Ketika Cinta Ditolak

Zaman sekarang, kalau seseorang menyatakan cintanya sama cewek yang diidam-idamkan, dan ditolak, maka pastinya kecewa, mangkel, pergi ke dukun, atau cari info siapa lelaki yang disukai ceweknya, begitu ketemu langsung prak..prok, gasak, atau paling santun nangis ke emaknya ngroweng-ngroweng. Ini zaman pemuda kebanyakan micin, masako, royko, dsb. Berbalik dengan kondisi sekarang.

Ada kisah sejarah berikut yang begitu luar biasa, saat cintanya ditolak malah senangnya bukan main, bahkan sahabat setia yang jadi comblangnya justru yang dipilih oleh si gadis, dan endingnya malah semua biaya pernikahan keduanya ditanggung oleh si pemuda yang ditolak… luar biasa.

Telah dikisahkan bahwa Salman Al-Farisi ra bersahabat karib dengan Abu Darda` ra, dan keduanya memang dipersaudarakan oleh Rasulullah Saw semenjak Nabi hijrah ke Madinah.
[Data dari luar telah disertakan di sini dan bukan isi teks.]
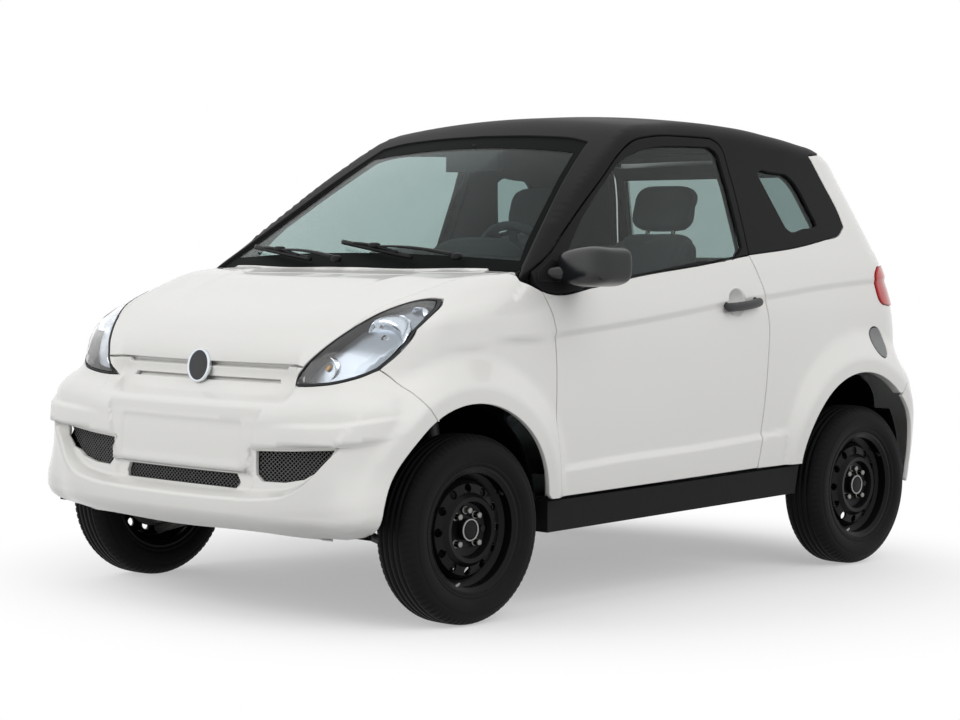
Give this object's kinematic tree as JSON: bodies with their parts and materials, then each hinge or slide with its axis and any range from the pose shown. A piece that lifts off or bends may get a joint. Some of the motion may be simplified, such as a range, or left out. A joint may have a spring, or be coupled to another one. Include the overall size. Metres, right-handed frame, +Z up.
{
  "type": "microcar",
  "caption": "Two-door city microcar with white body, black roof, black steel wheels, opening doors, bonnet and tailgate.",
  "frame": {"origin": "on the ground, below the middle of the whole box; the car's middle plane is at x = -0.0824 m, because only its left side has a mirror", "axes": "+X is the car's left side, +Y points to its rear, +Z is up"},
  "size_m": [1.7348, 2.7609, 1.4888],
  "materials": {
    "body_white": "gloss",
    "roof_black": "satin",
    "trim_black": "grained",
    "glass_tint": "clear",
    "lamp_clear": "clear",
    "lamp_red": "gloss",
    "mesh_grey": "matte",
    "frame_metal": "brushed",
    "dark_metal": "satin",
    "wheel_black": "gloss",
    "tyre_black": "matte",
    "seat_cloth": "matte",
    "cabin_plastic": "grained"
  },
  "bodies": {
    "root": {"front_bumper": "body_white", "bumper_mesh": "mesh_grey", "nose_grille": "body_white", "headlamps": "lamp_clear", "wing_left": "body_white", "wing_right": "body_white", "cowl": "trim_black", "windscreen": "glass_tint", "roof": "roof_black", "quarter_windows": "glass_tint", "quarter_left": "body_white", "quarter_right": "body_white", "tail_lamps": "lamp_red", "rear_bumper": "body_white", "sills": "trim_black", "platform": "frame_metal", "engine_block": "dark_metal", "arch_liners": "trim_black", "front_arms": "dark_metal", "rear_axle": "dark_metal", "exhaust": "dark_metal", "dashboard": "cabin_plastic", "seats": "seat_cloth", "inner_mirror": "trim_black", "wipers": "trim_black"},
    "bonnet": {"bonnet": "body_white"},
    "tailgate": {"tailgate": "body_white", "tailgate_glass": "glass_tint"},
    "fuel_flap": {"fuel_flap": "trim_black"},
    "steering_wheel": {"steering_wheel": "cabin_plastic"},
    "door_left": {"door_left": "body_white", "door_glass_left": "glass_tint", "handle_left": "trim_black", "mirror_left": "trim_black"},
    "knuckle_left": {"knuckle_left": "dark_metal"},
    "door_right": {"door_right": "body_white", "door_glass_right": "glass_tint", "handle_right": "trim_black"},
    "knuckle_right": {"knuckle_right": "dark_metal"},
    "wheel_front_left": {"rim_front_left": "wheel_black", "tyre_front_left": "tyre_black"},
    "wheel_front_right": {"rim_front_right": "wheel_black", "tyre_front_right": "tyre_black"},
    "wheel_rear_left": {"rim_rear_left": "wheel_black", "tyre_rear_left": "tyre_black"},
    "wheel_rear_right": {"rim_rear_right": "wheel_black", "tyre_rear_right": "tyre_black"}
  },
  "joints": [
    {"name": "steer_left", "type": "hinge", "parent": "root", "child": "knuckle_left", "pos_m": [0.5676, -0.92, 0.16], "axis": [-0.1842, 0.023, 0.9826], "range_deg": [-30, 30]},
    {"name": "steer_right", "type": "hinge", "parent": "root", "child": "knuckle_right", "pos_m": [-0.7324, -0.92, 0.16], "axis": [0.1842, 0.023, 0.9826], "range_deg": [-30, 30]},
    {"name": "steering_wheel_turn", "type": "hinge", "parent": "root", "child": "steering_wheel", "pos_m": [0.2426, -0.25, 0.962], "axis": [0, 0.8829, 0.4695], "range_deg": [-420, 420]},
    {"name": "spin_front_left", "type": "hinge", "parent": "knuckle_left", "child": "wheel_front_left", "pos_m": [0.6096, -0.92, 0.2665], "axis": [1, 0, 0], "continuous": true},
    {"name": "spin_front_right", "type": "hinge", "parent": "knuckle_right", "child": "wheel_front_right", "pos_m": [-0.7744, -0.92, 0.2665], "axis": [1, 0, 0], "continuous": true},
    {"name": "spin_rear_left", "type": "hinge", "parent": "root", "child": "wheel_rear_left", "pos_m": [0.6096, 0.95, 0.2665], "axis": [1, 0, 0], "continuous": true},
    {"name": "spin_rear_right", "type": "hinge", "parent": "root", "child": "wheel_rear_right", "pos_m": [-0.7744, 0.95, 0.2665], "axis": [1, 0, 0], "continuous": true},
    {"name": "door_left_hinge", "type": "hinge", "parent": "root", "child": "door_left", "pos_m": [0.6436, -0.512, 0.6], "axis": [0, 0, -1], "range_deg": [0, 62]},
    {"name": "door_right_hinge", "type": "hinge", "parent": "root", "child": "door_right", "pos_m": [-0.8084, -0.512, 0.6], "axis": [0, 0, 1], "range_deg": [0, 62]},
    {"name": "bonnet_hinge", "type": "hinge", "parent": "root", "child": "bonnet", "pos_m": [-0.0824, -0.69, 1], "axis": [-1, 0, 0], "range_deg": [0, 50]},
    {"name": "tailgate_hinge", "type": "hinge", "parent": "root", "child": "tailgate", "pos_m": [-0.0824, 1.112, 1.399], "axis": [1, 0, 0], "range_deg": [0, 80]},
    {"name": "fuel_flap_hinge", "type": "hinge", "parent": "root", "child": "fuel_flap", "pos_m": [0.6586, 1.008, 0.745], "axis": [0, 0, -1], "range_deg": [0, 100]}
  ],
  "couplings": [
    {"joint": "steer_right", "follows": "steer_left", "ratio": 1},
    {"joint": "steering_wheel_turn", "follows": "steer_left", "ratio": 14}
  ]
}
Suatu hari Salman Al-Farisi ra mengutarakan niatnya pada sahabat setianya ini bahwa ia ingin melamar seorang gadis yang telah dikenal oleh Salman Al-Farisi ra. Ya…, gadis yang selama ini diidam-idamkan oleh Salman Al-Farisi ra itu adalah seorang gadis cantik rupawan dari Bani Laits.

Demi mendengar curhatan sahabat kinasihnya ini, maka Abu Darda` tanpa pikir panjang bersedia membantu meluluskan niat hati sahabatnya ini. Maka berangkatlah Abu Darda ra bersama Salman Al-Farisi ra menuju desa tempat si gadis tinggal.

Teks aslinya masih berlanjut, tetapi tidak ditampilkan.